Sezzle may be the best option for people who want to build credit. Its opt-in Sezzle Up program reports payment behavior to credit bureaus. Users who handle their finances responsibly can benefit: According to Erin Foran, Sezzle’s media relations lead, Sezzle Up customers have seen their average credit score rise by 20 points within four months.

Meanwhile, some BNPL providers may not report on-time payments to credit bureaus but may still report late payments.

“Many people are surprised when missed BNPL payments are reported,” says Teri Williams, president and chief operating officer of One United Bank. “Check the disclosures and FAQs or even ask directly whether good or bad performance is reported.”

While some BNPL providers offer longer loans, sometimes with interest rates, the classic model is four interest-free payments over six weeks. Here are several popular BNPL options.

BNPL Provider Number of Payments Payment Frequency Payment Information Shared With Credit Bureaus?
Affirm Four Every two weeks Yes (Experian)
Afterpay Four Every two weeks No
Apple Pay Later Four Every two weeks Yes (Experian)
Klarna Four Every two weeks Not unless you are in default
PayPal Pay in 4 Four Every two weeks No
Sezzle Four Every two weeks Yes, with optional Sezzle Up upgrade
Zip Four Every two weeks No

How BNPL Can Trip You Up

There are several ways BNPL can help and hurt your credit score. For example, if your BNPL plan reports on-time payments, that can boost your credit score. However, late payments or delinquencies that get reported to credit bureaus can knock down your credit score.

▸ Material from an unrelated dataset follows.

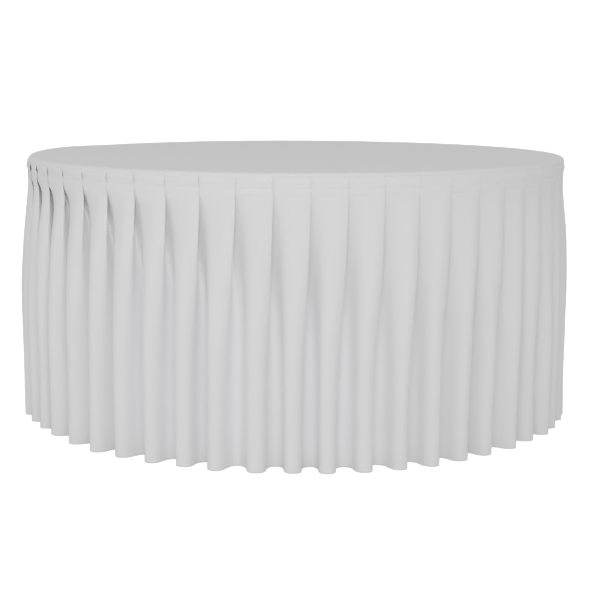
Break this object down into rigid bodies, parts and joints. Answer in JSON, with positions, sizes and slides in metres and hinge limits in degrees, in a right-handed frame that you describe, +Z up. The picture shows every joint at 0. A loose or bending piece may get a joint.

“Not only can late fees and penalties get as high as 30%, but BNPL accounts are more likely to be turned over to collection agents, which adds stress and further expense to the delinquent payment status,” says Peter C. Earle, senior research fellow at the American Institute for Economic Research.

Late payments aren’t the only way your credit score can be affected by BNPL loans.

Your credit score is also influenced by the average age of your accounts, the age of your oldest account and the time elapsed since you last opened an account. Having several BNPL plans may hurt your score. Also, BNPL loans are short-term, so they can significantly reduce the average age of your credit history, especially if you use them frequently.

Bottom Line

Before you jump into a BNPL plan, make sure you read the terms and conditions. Since most pay-in-four plans won’t be reported to credit bureaus as a matter of course, consumers who want to build credit may want to opt for a credit card or a program like Sezzle Up, which will report pay-in-four payments to all three credit bureaus, Equifax, Experian and Transunion.

If you’re considering BNPL as a way to boost your credit score, you may be better off using an existing credit card, because that won’t affect the average age of your credit. Also, if you’re able to pay off the balance before interest charges kick in, you may reap credit card rewards and cardholder perks that you won’t get with BNPL.

However, if you need to make a purchase and are confident you’ll be able to cover the cost of the item within a few weeks, using a BNPL plan could work for you. Making four equal interest-free payments within six weeks is preferable to paying a credit card’s double-digit interest rate.